Most likely the swords were grown with the leaves out of water, and its reverting to its submerged form.


----------



## Dmaaaaax (Nov 20, 2008)

susankat said:


> Most likely the swords were grown with the leaves out of water, and its reverting to its submerged form.


Exactly...They are grown in a terranium type of setup to speed up growth and remove algae from the equation. Now that they are submerged they require more light/nutrients, so they have shorter stems and more leaf to increase their surface area.

What I usually do with new plants is 2 things:

1.) Cut off almost all their leaves (except stem plants)

2.) Cut their roots very short

This promotes fast growth of roots, and new leaves that are for submerged growth. I would cut off some of your old leaves if possible.


----------



## zzpat (Apr 8, 2009)

Dmaaaaax said:


> Exactly...They are grown in a terranium type of setup to speed up growth and remove algae from the equation. Now that they are submerged they require more light/nutrients, so they have shorter stems and more leaf to increase their surface area.
> 
> What I usually do with new plants is 2 things:
> 
> ...


Since I'm using a 20-gal, I'm already pruning older leaves whenever they get in the way...that is when the arch downward and cover up other plants. Since this is what I always planned on doing, I have no problem doing it faster than I had first intended.
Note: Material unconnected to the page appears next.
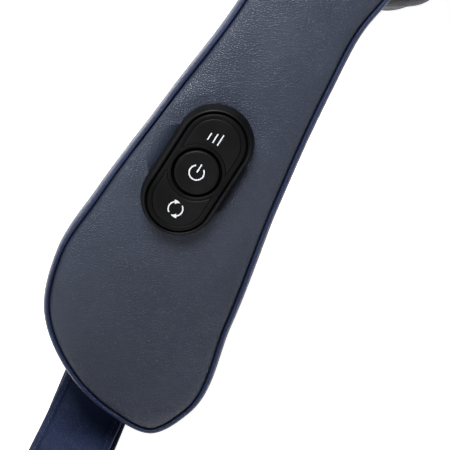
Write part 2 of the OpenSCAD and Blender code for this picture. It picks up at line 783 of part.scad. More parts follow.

The plant probably has an equal number of new leaves as old now with new leaves coming in very rapidly now. The root system too is very extensive...I have a glass bottom on a framed stand so I can easily check out what's going on under the rocks. 

One thing I've noticed is that the more I prune, the faster the plant puts out new leaves and the faster the other leaves grow. It's becoming a very nice plant, but different looking than I wanted. Live and learn.


----------



## Dmaaaaax (Nov 20, 2008)

Keep in mind it is always going to have a wide shady area under it...especially if you let the leaves fold over a bit. You can use this to your advantage by placing shady loving plants under the sword plant. Plants like anubius nanas or java ferns would be perfect.

The shade would force them to branch out faster and keep them from growing green spot algae. If you decide to add either of these species, do not bury the tuber and if you cut slits in the tuber, you will get more leaflets.  

BTW we would love to see a pic of your tank. It sounds like it is coming along nicely.


----------